Competition has been shown to be useful up to a certain point and no further,” said Franklin D. Roosevelt, “but cooperation, which is the thing we must strive for today, begins where competition leaves off. … If we call the method regulation, people will hold up their hands in horror and say ‘un-American’ or ‘dangerous.’ But if we call the same process cooperation, these same old fogeys will cry out ‘well done.’”

Change in the meaning of social institutions is rare, but it takes place more often than you might think. Dueling, public education and marriage are all good examples. Occasionally—and only when political systems undergo the existential stress of potential collapse—this dynamic of change impacts the meaning of the market itself, and that’s what’s taking place today, just as it did in the 1930s.

Through their words and deeds, politicians and central bankers are transforming capital markets into political utilities.

Why? Because we’re drowning in debt. There’s more debt in the world today than before the Great Recession kicked off in 2008. All the deleveraging that was supposed to happen … didn’t. Whatever overwhelming debt levels you thought triggered a super-cyclical, structural recession then, well, you’ve got more of it now. Moreover, it’s essentially impossible to grow our way out of these debt levels. Japan, France and Italy would have to more than double their current GDP growth rates to begin delevering. Spain needs a triple. Even the United States, the best house in a bad neighborhood, needs growth of 3% or more from here to eternity to start making a dent in its debt.

The intractable problem with these inconvenient facts is that there are only three ways to get out from under massive debt. You can grow your way out, you can inflate your way out or you can shrink your way out through austerity or the assignment of losses. Door No. 1 is now effectively impossible for most developed economies. Door No. 3 is unacceptable to any status quo regime.

So that leaves Door No. 2. The only way forward is inflation, so that’s what it’s going to be. I’m talking about policy-directed inflation, not inflation based on real investment decisions by real businesses, because just as in the 1930s (the last time the world was drowning in debt), most business decision-makers are sitting this one out, thank you very much. Or just as in the 1930s they’re “investing” in stock buybacks and profit-margin improvements, which doesn’t help real-world inflation at all.

When FDR took office in 1933, the flash point of his existential threat was the labor market, not the capital market. Sure, the stock market took its hits in the Great Depression, but the relevance of the stock market to either the overall economic health of the country or FDR’s ability to remain in office was dwarfed by the relevance of the labor market. To succeed politically, Roosevelt had to create labor stability and wage inflation, and that’s exactly what he did with the creation of the Tennessee Valley Authority (TVA) utility and the rest of the alphabet soup of New Deal labor policies.

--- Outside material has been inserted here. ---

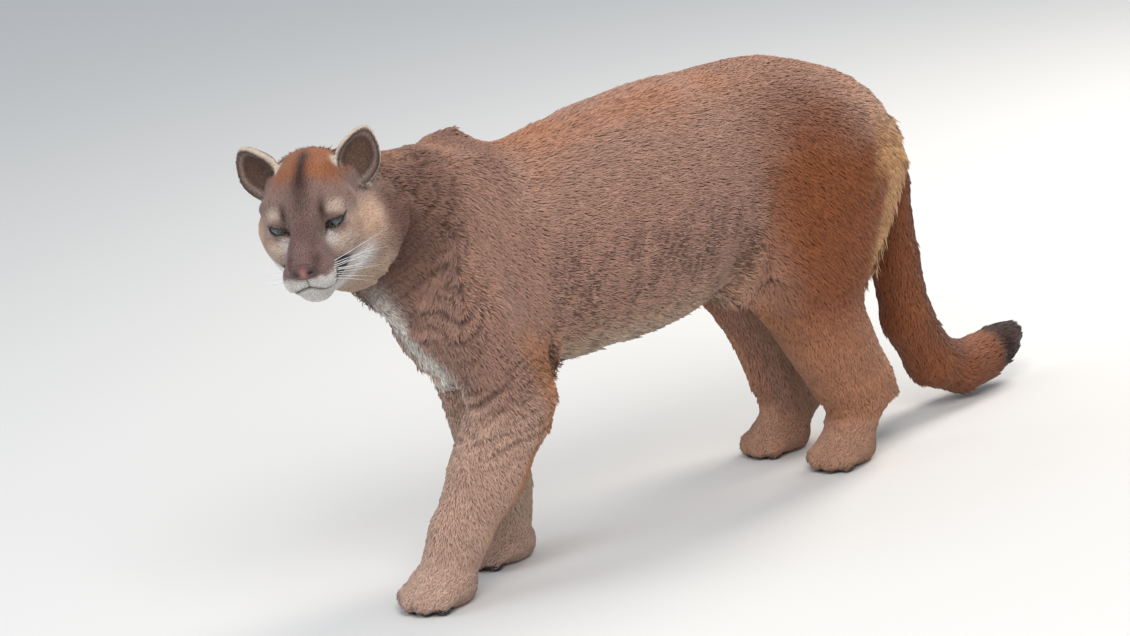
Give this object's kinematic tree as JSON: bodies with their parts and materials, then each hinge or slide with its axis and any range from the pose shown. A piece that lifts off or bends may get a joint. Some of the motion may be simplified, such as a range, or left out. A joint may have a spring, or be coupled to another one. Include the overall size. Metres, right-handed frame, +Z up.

To make these policies stick, FDR needed to change the popular notion of what the proper role of government should be in the labor market, and so he engaged in a very active narrative management effort, with photographers and journalists hired by the White House to document the “success” of the programs. And it worked. Yes, there were plenty of grumpy old men to complain about FDR’s injection of government-directed stability into the U.S. labor market, but he was re-elected three times on the back of these labor market policies and their widespread popularity.

I know it seems strange to think that words are as important as actual policy in changing the meaning of social institutions like the labor market in the 1930s or capital markets today, but it’s a fact. This is what the Fed calls “communication policy,” and as Ben Bernanke said in his last speech as Fed chair, it’s been the most effective tool in the toolbox. Here’s how it works. First, unless you’re speaking apparatchik to apparatchik, you don’t want to use the word “inflation” at all. It’s just like Roosevelt banning the word “regulation” from his cabinet’s vocabulary. Don’t call it “regulation.” Call it “cooperation,” he said, and even the grumpy old men will applaud. So today China calls it a “market malfunction” when its stock market deflates sharply (of course, “inflating sharply” is just fine). Better fix that malfunctioning machine! How can you argue with that language?